Exercise task
Please quote exactly the opening lines of the data, from the first line to the one where "wire_d = 3.9; // [3.6:0.1:4.0]" appears.

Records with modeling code
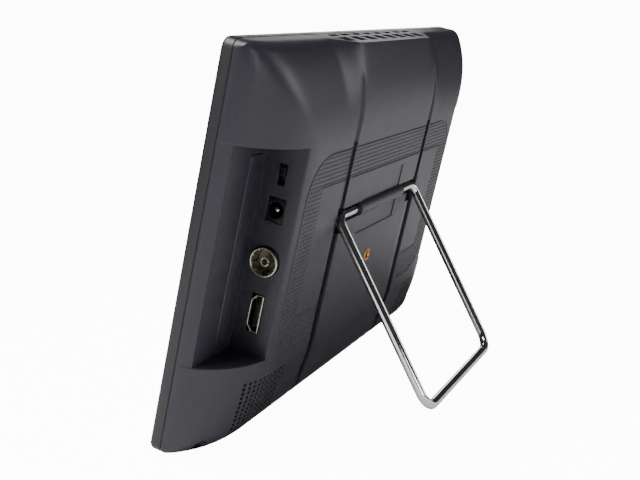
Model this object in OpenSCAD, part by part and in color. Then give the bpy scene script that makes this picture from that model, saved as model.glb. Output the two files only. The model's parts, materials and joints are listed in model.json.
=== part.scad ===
// Portable digital picture frame and television with a folding wire stand.
// Every part is drawn in the case's own frame: x across the screen, y from the screen's
// front face to the back, z up the screen. place() then leans the whole device back.

/* [Case] */
// Width of the case across the screen
case_w = 229; // [225:1:233]
// Height of the case up the screen
case_h = 150; // [149:1:152]
// Depth from the front face to the flat back
case_t = 26.8; // [26.4:0.1:27.6]
// Lean of the case on its stand, in degrees from upright
tilt = 16.3; // [12:0.1:20]
// Corner radius of the case seen from the front
corner_r = 3; // [3:0.5:5]
// Wall thickness of the rear cover
wall = 2; // [1.8:0.1:2.2]
// Depth of the front bezel's side band
bezel_t = 4.6; // [4.2:0.1:5]

/* [Screen] */
// Width of the bezel's window
window_w = 199; // [190:1:202]
// Height of the bezel's window
window_h = 113; // [106:1:114]
// Height of the window's centre above the case's bottom edge
window_v = 79; // [77:1:80]

/* [Side bays] */
// Distance from the middle of the case to a bay's connector wall
bay_u = 86; // [85.5:0.1:86.5]
// Lower end of each bay
bay_low = 36.3; // [35:0.1:38]
// Upper end of each bay
bay_high = 116.3; // [115:0.1:118]
// Depth of the bay's floor from the front face
bay_floor = 10.4; // [10:0.1:11]
// Depth of the connectors' middle line from the front face
port_w = 17.8; // [17.4:0.1:18.2]

/* [Stand] */
// Diameter of the stand wire
wire_d = 3.9; // [3.6:0.1:4.0]
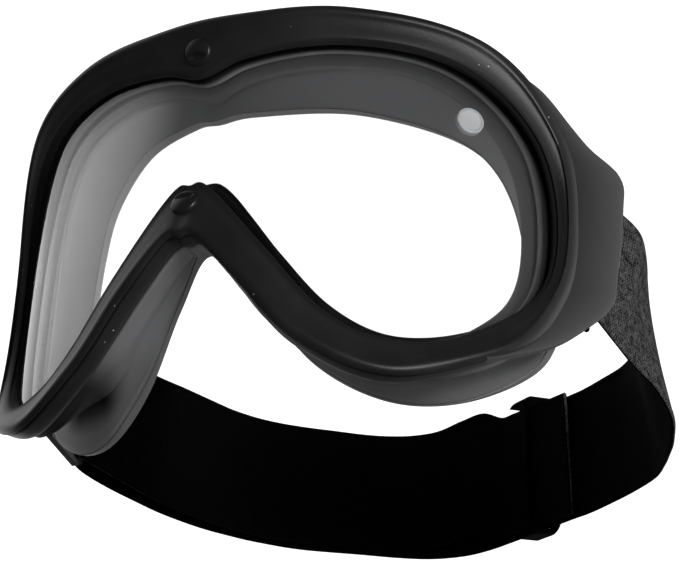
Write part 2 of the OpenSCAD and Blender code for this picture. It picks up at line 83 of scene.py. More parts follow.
# Curves
def smooth(points, steps, closed=True):
    """Catmull-Rom curve: between two points the cubic that leaves each along the chord of its neighbours."""
    p = np.asarray(points, float)
    p = p[:, None] if p.ndim == 1 else p
    n = len(p)
    i = np.arange(n if closed else n - 1)
    u = (np.arange(steps) / steps)[None, :, None]
    a, b, c, d = [p[(i + k) % n if closed else np.clip(i + k, 0, n - 1)][:, None] for k in (-1, 0, 1, 2)]
    q = 0.5 * (2 * b + (c - a) * u + (2 * a - 5 * b + 4 * c - d) * u ** 2 + (3 * b - a - 3 * c + d) * u ** 3)
    q = q.reshape(-1, p.shape[1])
    return q if closed else np.vstack([q, p[-1:]])


def round_loop(half):
    """Loop of stations, clockwise from the front, from the half outline and its mirror image in x."""
    h = np.asarray(half, float)
    other = h[-2:0:-1].copy()
    if h.ndim > 1:
        other[:, 0] *= -1
    return smooth(np.concatenate([h, other]), STEPS)


def evenly(p, n):
    """n points at equal distances along a polyline."""
    run = np.concatenate([[0], np.cumsum(np.linalg.norm(np.diff(p, axis=0), axis=1))])
    t = np.linspace(0, run[-1], n)
    return np.stack([np.interp(t, run, p[:, k]) for k in range(p.shape[1])], -1)


def unit(v):
    """Each vector brought to length 1."""
    return v / np.linalg.norm(v, axis=-1, keepdims=True)


def lerp(a, b, t):
    """The point at share t of the straight way from a to b."""
    return a + (b - a) * t


def soft_step(x, low, high):
    """0 below low, 1 above high and the cubic 3t^2 - 2t^3 between them."""
    t = np.clip((x - low) / (high - low), 0, 1)
    return t * t * (3 - 2 * t)


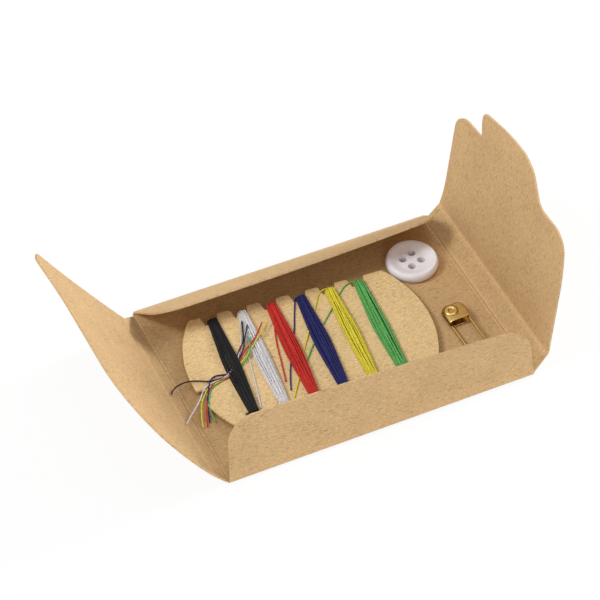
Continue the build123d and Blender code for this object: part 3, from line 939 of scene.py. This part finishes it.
eyelet_profile = [(0.42, -0.36), (0.46, 0.04), (0.58, 0.20), (0.88, 0.32), (1.26, 0.28),
                  (1.58, 0.08), (1.66, -0.24)]
eyelet_centre = Vector((-0.80 * mm, 2.85 * mm, cap_high.z - cap_low.z))
eyelet_steps = 32
eyelet_tilt = radians(-7)

bm = bmesh.new()
points = [bm.verts.new((radius * mm, 0, level * mm)) for radius, level in eyelet_profile]
edges = [bm.edges.new(pair) for pair in zip(points, points[1:])]
bmesh.ops.spin(bm, geom=points + edges, cent=(0, 0, 0), axis=(0, 0, 1), angle=2 * pi,
               steps=eyelet_steps, use_merge=True)
bmesh.ops.recalc_face_normals(bm, faces=bm.faces)
eyelet_place = cap_place @ Matrix.Translation(eyelet_centre) @ Matrix.Rotation(eyelet_tilt, 4, "Y")
bmesh.ops.transform(bm, matrix=eyelet_place, verts=bm.verts)
eyelet = new_object(bm, "pin_cap_eyelet", brass)
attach(eyelet, "safety_pin")


# Needle. A slim bright sewing needle of polished steel, finely ground along its length, with a
# sharp point and a long eye. It lies loose on the base, close behind the front flap.

steel_colour = (0.62, 0.62, 0.64, 1)
steel_gloss = (0.14, 0.32)
grinding_scale = (300, 9000, 9000)

steel, shader, add = new_material("needle steel")
body = add("ShaderNodeTexCoord").outputs["Object"]
ground = add("ShaderNodeMapping", {"Vector": body, "Scale": grinding_scale})
grind = noise(add, ground.outputs["Vector"], 1.0, 3.0)
join(steel, remap(add, grind, *whole_range, *steel_gloss), shader.inputs["Roughness"])
shader.inputs["Base Color"].default_value = steel_colour
shader.inputs["Metallic"].default_value = 1.0
merged_copy("needle", "sewing_needle", steel, "needle", sharp_angle=40)


# Floor, lamps and camera.

camera_azimuth = radians(-24.959)
camera_elevation = radians(46.58)
camera_distance = 0.54533
aim_right = -0.006796
aim_up = 0.009831
sensor_width = 36
lens_length = 150
nearest_view = 0.01
farthest_view = 20

back = Vector((sin(camera_azimuth) * cos(camera_elevation),
               -cos(camera_azimuth) * cos(camera_elevation), sin(camera_elevation)))
right = Vector((cos(camera_azimuth), sin(camera_azimuth), 0))
up = back.cross(right)
camera_data = bpy.data.cameras.new("camera")
camera_data.sensor_width = sensor_width
camera_data.lens = lens_length
camera_data.clip_start = nearest_view
camera_data.clip_end = farthest_view
camera = bpy.data.objects.new("camera", camera_data)
camera.location = right * aim_right + up * aim_up + back * camera_distance
camera.rotation_euler = Matrix((right, up, back)).transposed().to_euler()
bpy.context.collection.objects.link(camera)
bpy.context.scene.camera = camera

floor_size = 6.0
floor_shadow = 0.10
floor_colour = (0.9, 0.9, 0.9, 1)
white = (1, 1, 1, 1)
ambient = 0.40


def seen_by(add, first_kind, *other_kinds):
    """1 for the given kinds of ray, and 0 for all others."""
    path = add("ShaderNodeLightPath")
    seen = path.outputs[first_kind]
    for kind in other_kinds:
        seen = calculate(add, "MAXIMUM", seen, path.outputs[kind])
    return seen


floor_material, shader, add = new_material("white floor")
shader.inputs["Base Color"].default_value = floor_colour
shader.inputs["Roughness"].default_value = 0.9
seen = seen_by(add, "Is Camera Ray", "Is Glossy Ray", "Is Transmission Ray")
share = calculate(add, "MULTIPLY", seen, 1 - floor_shadow)
glow = add("ShaderNodeEmission", {"Color": white, "Strength": 1.0})
blend = add("ShaderNodeMixShader", {0: share, 1: shader.outputs[0], 2: glow.outputs[0]})
surface = floor_material.node_tree.nodes["Material Output"].inputs["Surface"]
join(floor_material, blend.outputs[0], surface)

bm = bmesh.new()
bmesh.ops.create_grid(bm, x_segments=1, y_segments=1, size=floor_size / 2)
floor = new_object(bm, "floor", floor_material)

world = bpy.data.worlds.new("studio")
world.use_nodes = True
bpy.context.scene.world = world
add = node_maker(world)
sky = world.node_tree.nodes["Background"]
seen = seen_by(add, "Is Camera Ray", "Is Glossy Ray")
join(world, remap(add, seen, *whole_range, ambient, 1.0), sky.inputs["Strength"])
sky.inputs["Color"].default_value = white


def soft_lamp(name, place, size, power):
    lamp_data = bpy.data.lights.new(name, "AREA")
    lamp_data.size = size
    lamp_data.energy = power
    lamp = bpy.data.objects.new(name, lamp_data)
    lamp.location = place
    lamp.rotation_euler = Vector(place).to_track_quat("Z", "Y").to_euler()
    bpy.context.collection.objects.link(lamp)


soft_lamp("left lamp", (-0.7, 0.1, 0.78), 0.3, 5.0)
soft_lamp("right lamp", (1.0, 0.1, 0.51), 0.3, 5.2)
soft_lamp("low right lamp", (1.05, 0.15, 0.36), 0.4, 6.2)
soft_lamp("top lamp", (0.0, 0.0, 1.0), 0.4, 1.4)
soft_lamp("low front lamp", (-0.35, -1.1, 0.27), 0.5, 4.2)

bpy.context.scene.view_settings.view_transform = "Standard"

Result of this exercise
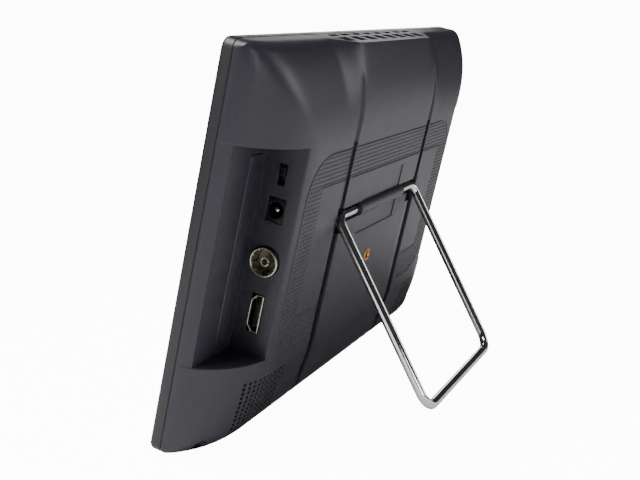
Model this object in OpenSCAD, part by part and in color. Then give the bpy scene script that makes this picture from that model, saved as model.glb. Output the two files only. The model's parts, materials and joints are listed in model.json.
=== part.scad ===
// Portable digital picture frame and television with a folding wire stand.
// Every part is drawn in the case's own frame: x across the screen, y from the screen's
// front face to the back, z up the screen. place() then leans the whole device back.

/* [Case] */
// Width of the case across the screen
case_w = 229; // [225:1:233]
// Height of the case up the screen
case_h = 150; // [149:1:152]
// Depth from the front face to the flat back
case_t = 26.8; // [26.4:0.1:27.6]
// Lean of the case on its stand, in degrees from upright
tilt = 16.3; // [12:0.1:20]
// Corner radius of the case seen from the front
corner_r = 3; // [3:0.5:5]
// Wall thickness of the rear cover
wall = 2; // [1.8:0.1:2.2]
// Depth of the front bezel's side band
bezel_t = 4.6; // [4.2:0.1:5]

/* [Screen] */
// Width of the bezel's window
window_w = 199; // [190:1:202]
// Height of the bezel's window
window_h = 113; // [106:1:114]
// Height of the window's centre above the case's bottom edge
window_v = 79; // [77:1:80]

/* [Side bays] */
// Distance from the middle of the case to a bay's connector wall
bay_u = 86; // [85.5:0.1:86.5]
// Lower end of each bay
bay_low = 36.3; // [35:0.1:38]
// Upper end of each bay
bay_high = 116.3; // [115:0.1:118]
// Depth of the bay's floor from the front face
bay_floor = 10.4; // [10:0.1:11]
// Depth of the connectors' middle line from the front face
port_w = 17.8; // [17.4:0.1:18.2]

/* [Stand] */
// Diameter of the stand wire
wire_d = 3.9; // [3.6:0.1:4.0]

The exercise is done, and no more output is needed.